● **DIRECTIONS**:
All of the material below is to be returned exactly.

··········

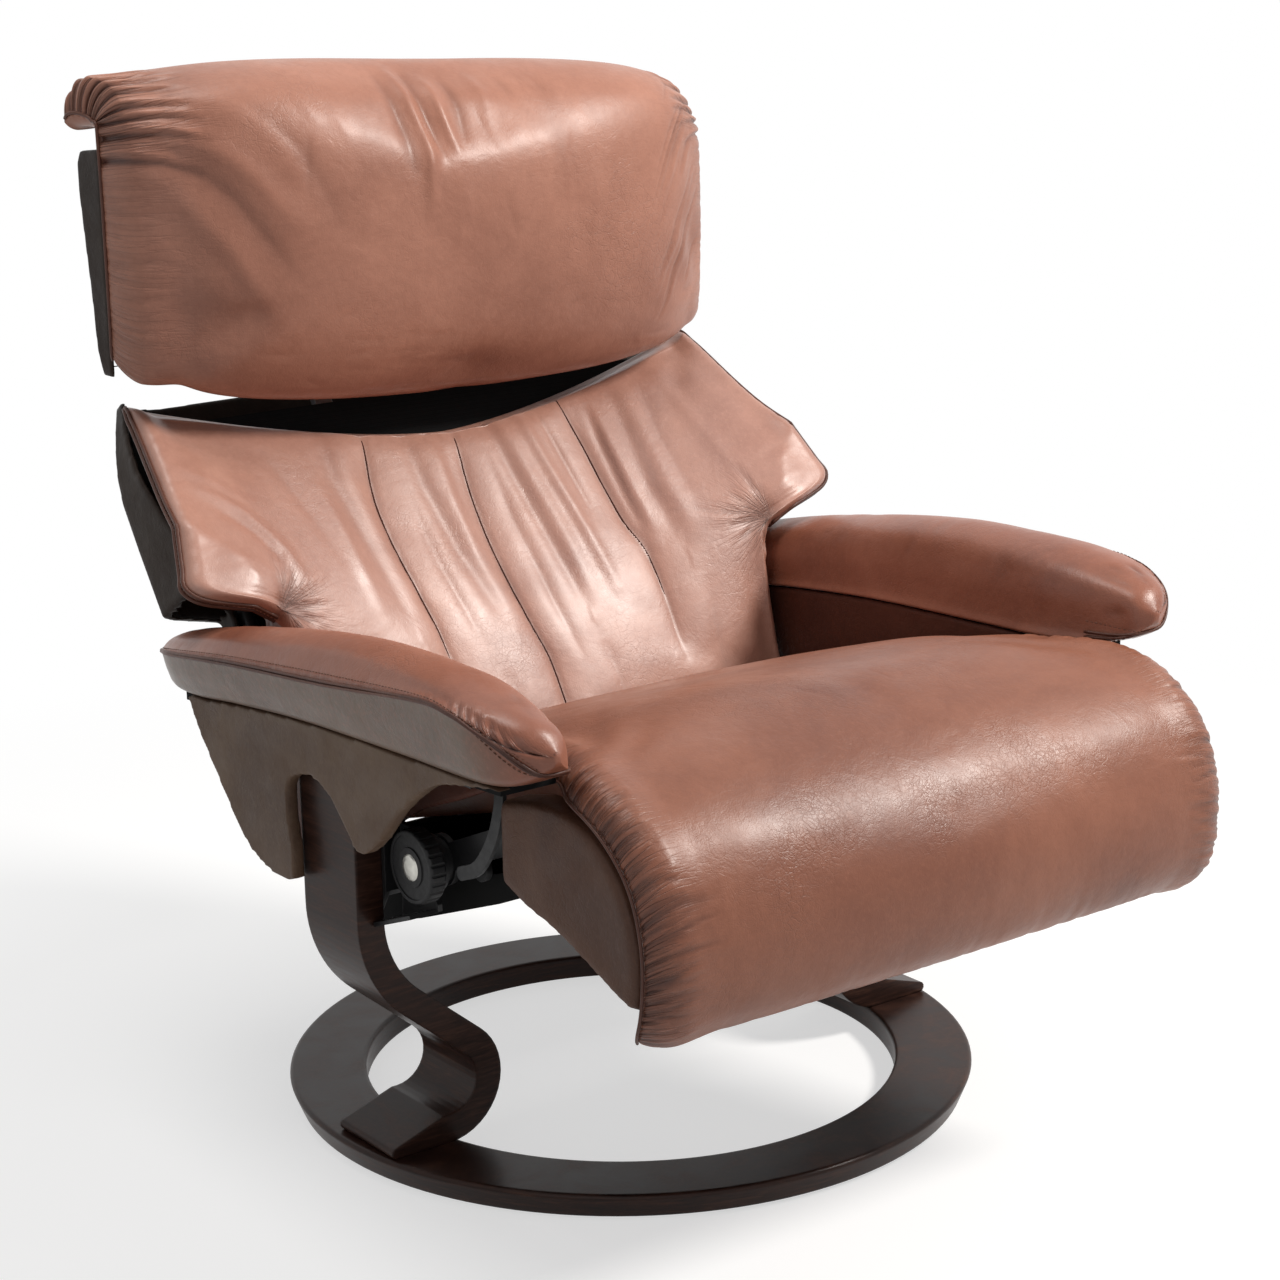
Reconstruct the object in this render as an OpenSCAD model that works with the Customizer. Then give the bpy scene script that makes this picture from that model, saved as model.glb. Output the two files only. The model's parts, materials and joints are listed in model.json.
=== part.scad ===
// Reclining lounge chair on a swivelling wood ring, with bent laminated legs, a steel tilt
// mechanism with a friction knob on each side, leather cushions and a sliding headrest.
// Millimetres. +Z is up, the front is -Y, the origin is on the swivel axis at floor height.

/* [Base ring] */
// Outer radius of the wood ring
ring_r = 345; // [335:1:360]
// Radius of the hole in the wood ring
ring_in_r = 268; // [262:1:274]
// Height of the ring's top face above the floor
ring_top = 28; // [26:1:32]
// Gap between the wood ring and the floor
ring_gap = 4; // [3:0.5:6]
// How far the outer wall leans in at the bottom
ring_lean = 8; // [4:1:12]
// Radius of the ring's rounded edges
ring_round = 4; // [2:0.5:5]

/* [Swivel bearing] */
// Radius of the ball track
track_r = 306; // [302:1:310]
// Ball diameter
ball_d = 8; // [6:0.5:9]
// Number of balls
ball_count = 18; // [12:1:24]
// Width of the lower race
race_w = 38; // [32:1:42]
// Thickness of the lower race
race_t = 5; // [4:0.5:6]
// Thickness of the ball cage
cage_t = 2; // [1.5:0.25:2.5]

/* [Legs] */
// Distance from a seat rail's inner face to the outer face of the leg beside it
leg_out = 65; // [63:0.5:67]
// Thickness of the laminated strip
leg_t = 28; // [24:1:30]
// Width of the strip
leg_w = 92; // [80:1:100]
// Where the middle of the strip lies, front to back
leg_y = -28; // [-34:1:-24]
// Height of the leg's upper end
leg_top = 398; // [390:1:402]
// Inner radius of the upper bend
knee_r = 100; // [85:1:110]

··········

● **COMPLETE RESPONSE**:
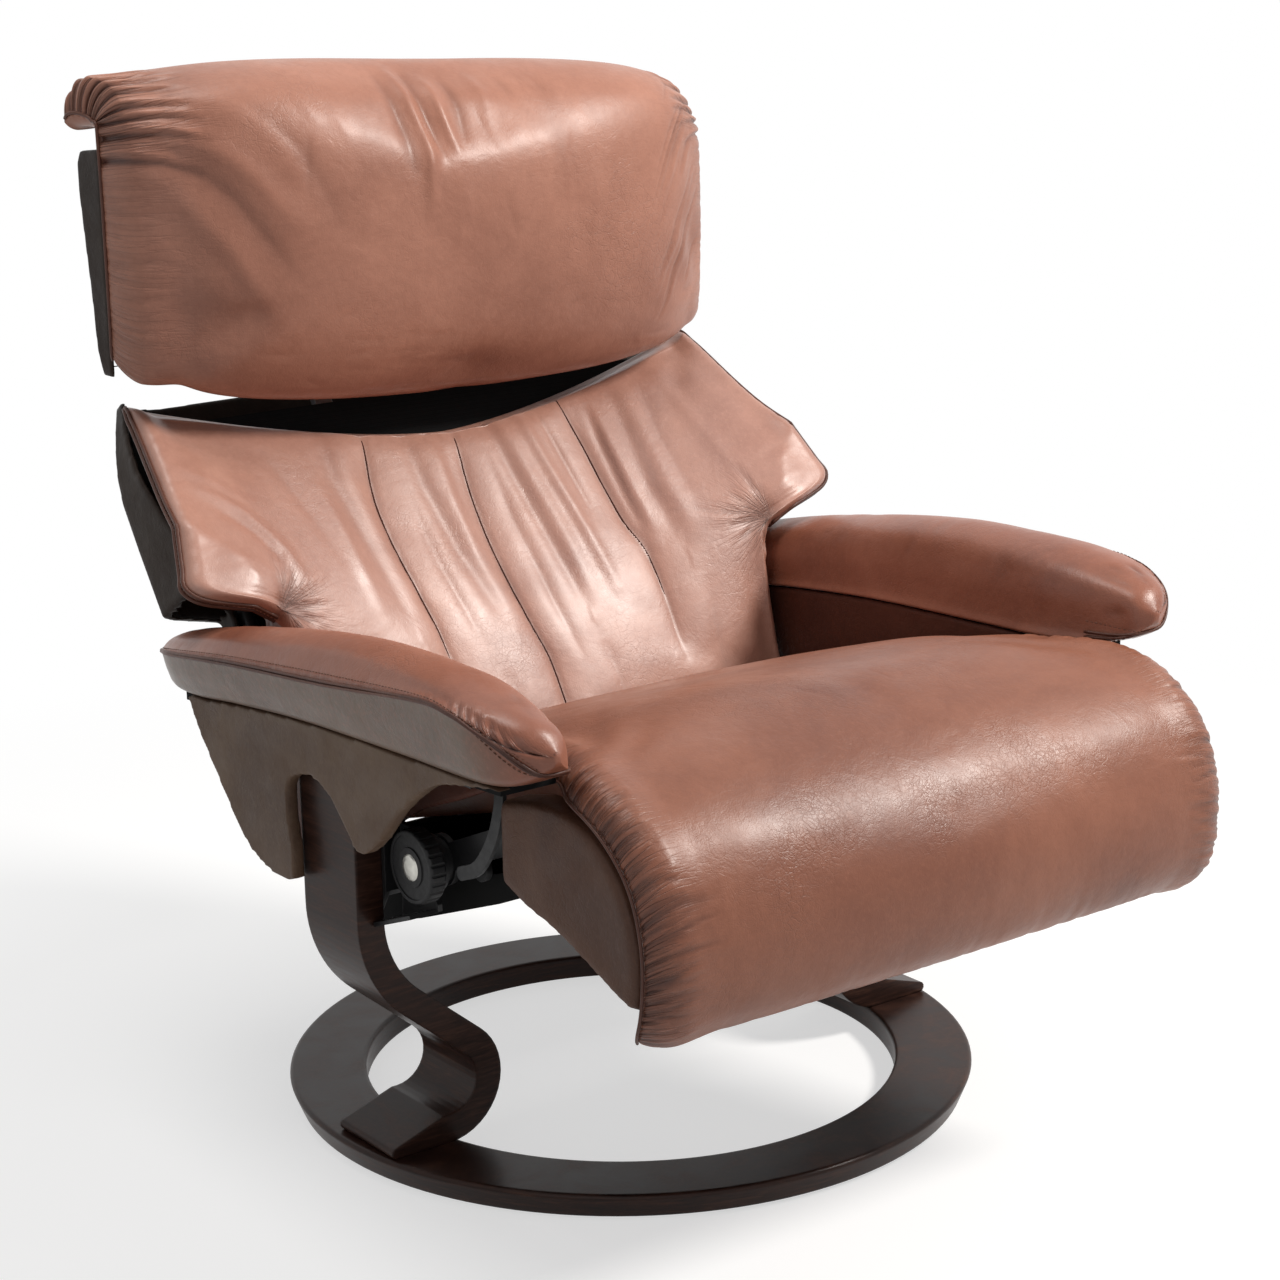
Reconstruct the object in this render as an OpenSCAD model that works with the Customizer. Then give the bpy scene script that makes this picture from that model, saved as model.glb. Output the two files only. The model's parts, materials and joints are listed in model.json.
=== part.scad ===
// Reclining lounge chair on a swivelling wood ring, with bent laminated legs, a steel tilt
// mechanism with a friction knob on each side, leather cushions and a sliding headrest.
// Millimetres. +Z is up, the front is -Y, the origin is on the swivel axis at floor height.

/* [Base ring] */
// Outer radius of the wood ring
ring_r = 345; // [335:1:360]
// Radius of the hole in the wood ring
ring_in_r = 268; // [262:1:274]
// Height of the ring's top face above the floor
ring_top = 28; // [26:1:32]
// Gap between the wood ring and the floor
ring_gap = 4; // [3:0.5:6]
// How far the outer wall leans in at the bottom
ring_lean = 8; // [4:1:12]
// Radius of the ring's rounded edges
ring_round = 4; // [2:0.5:5]

/* [Swivel bearing] */
// Radius of the ball track
track_r = 306; // [302:1:310]
// Ball diameter
ball_d = 8; // [6:0.5:9]
// Number of balls
ball_count = 18; // [12:1:24]
// Width of the lower race
race_w = 38; // [32:1:42]
// Thickness of the lower race
race_t = 5; // [4:0.5:6]
// Thickness of the ball cage
cage_t = 2; // [1.5:0.25:2.5]

/* [Legs] */
// Distance from a seat rail's inner face to the outer face of the leg beside it
leg_out = 65; // [63:0.5:67]
// Thickness of the laminated strip
leg_t = 28; // [24:1:30]
// Width of the strip
leg_w = 92; // [80:1:100]
// Where the middle of the strip lies, front to back
leg_y = -28; // [-34:1:-24]
// Height of the leg's upper end
leg_top = 398; // [390:1:402]
// Inner radius of the upper bend
knee_r = 100; // [85:1:110]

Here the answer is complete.